Bid’s owner, Harry Meyerhoff, was apoplectic — and rightly so. What if Great Redeemer got so spooked by the crowd that he broke out of the gate and did a U-turn, knocking Bid out of the race? At that night’s Derby press party, Lynn Stone, then the track president, looked across the room and noted that a writer, who shall go nameless, was agitating the already agitated Meyerhoff.
Dashing across the room, Stone got up in the writer’s face and pointed a finger. “You,” he said. “You’re over here stirring the shit!”
Trust me, it is no fun to be caught in the act.

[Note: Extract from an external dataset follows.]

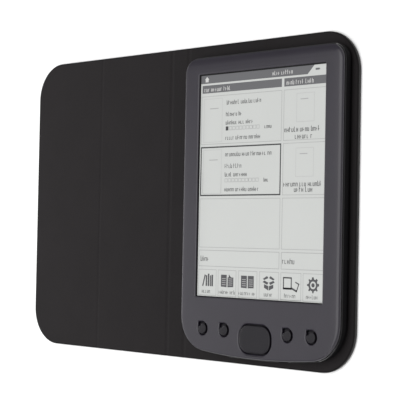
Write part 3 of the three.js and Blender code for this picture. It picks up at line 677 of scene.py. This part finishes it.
HOUSING_WALL = 1.6
CHAMFER = 0.44
RIM_DEPTH = 0.5
ROUND_HEIGHT = 3
ROUND_WIDTH = 2.5
ROUND_STEPS = 10
BORE_RADIUS = 1.6
BORE_DEPTH = 1.15
SCREW_COUNT = 6
SOCKET_ROOM = 0.4
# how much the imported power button's flange stands out past its cap, at each side and at the top
POWER_SIDE = 1
POWER_LIP = 0.3


def housing_profiles():
    """Insets and heights of the housing's outside and inside, both from the seam down to the back."""
    outer = [(1.0, SEAM_Z), (CHAMFER, SEAM_Z), (0.05, SEAM_Z - CHAMFER), (0.0, SEAM_Z - 0.58),
             (0.0, BACK_Z + ROUND_HEIGHT)]
    for step in range(1, ROUND_STEPS + 1):
        angle = math.radians(90 / ROUND_STEPS * step)
        height = BACK_Z + ROUND_HEIGHT - ROUND_HEIGHT * math.sin(angle)
        outer.append((ROUND_WIDTH * (1 - math.cos(angle)), height))
    inner = [(HOUSING_WALL, SEAM_Z), (HOUSING_WALL, BACK_Z + 3.2), (1.9, BACK_Z + 2), (2.6, BACK_Z + 1.4),
             (3.4, BACK_Z + 1.2)]
    return outer, inner


def cut_sockets(housing):
    """Openings for the USB socket, the card slot and the power button in the lower edge."""
    points, faces = [], []

    def add_box(x0, x1, y0, y1, z0, z1):
        corners, sides = box_points(x0, x1, y0, y1, z0, z1)
        start = len(points)
        points.extend(corners)
        faces.extend([tuple(start + i for i in side) for side in sides])

    room = SOCKET_ROOM
    usb_low, usb_high = node_box("usb_socket")
    card_low, card_high = node_box("card_socket")
    power_low, power_high = node_box("power_button")
    out = BOTTOM_Y - 1
    add_box(usb_low.x - room, usb_high.x + room, out, usb_high.y, usb_low.z - room, usb_high.z + 0.02)
    add_box(card_low.x - room, card_high.x + room, out, card_low.y + 3.5, card_low.z - 0.3, card_high.z + 0.2)
    add_box(power_low.x + POWER_SIDE - room, power_high.x - POWER_SIDE + room, out, BOTTOM_Y + 4,
            power_low.z - room, power_high.z - POWER_LIP + room)
    carve(housing, make_object("socket_cutter", points, faces))


def cut_screw_bores(housing):
    bores = Shell()
    for index in range(1, SCREW_COUNT + 1):
        low, high = node_box(f"housing_screw_{index}")
        x, y = (low.x + high.x) / 2, (low.y + high.y) / 2
        outline = polar_loop(x, y, circle(BORE_RADIUS), 24)
        loops = [bores.loop(outline, z) for z in (BACK_Z - 1, BACK_Z + BORE_DEPTH)]
        bores.chain(loops)
        bores.fill(loops[0])
        bores.fill(loops[1])
    carve(housing, bores.build("bore_cutter"))


def paint_rim(housing):
    """The chamfer under the seam is glossy along the sides and round the corners, and satin on the ends."""
    housing.data.materials.append(RIM_GLOSS)
    housing.data.materials.append(RIM_SATIN)
    for face in housing.data.polygons:
        if face.center.z / MM > SEAM_Z - RIM_DEPTH and 0.5 < face.normal.z < 0.8:
            face.material_index = 1 if abs(face.normal.x) > 0.2 else 2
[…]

Fortunately, the race broke cleanly. Spectacular Bid needed only a couple of strides to show Great Redeemer his butt, and then he pulled away until he was only a speck in the distance.
At the end, as Spectacular Bid crossed the finish line, Great Redeemer was plodding down the stretch. He was so far back that the photographers who were lined up on the outer rail had time to tote their cameras across the track into the infield before Great Redeemer finally hit the wire.
The official chart said Great Redeemer was defeated by 47 ¼ lengths. It didn’t seem that close.
So who’s going to finish at the bottom of this year’s Derby? Who will join such unforgettable names as Bob Tail, Quasimodo and Burnt Cork on the list of last-place Derby finishers?
It’s going to be tight at the back of the pack, but Showing Up gets the nod because that’s all he’ll be doing on Saturday. Just showing up.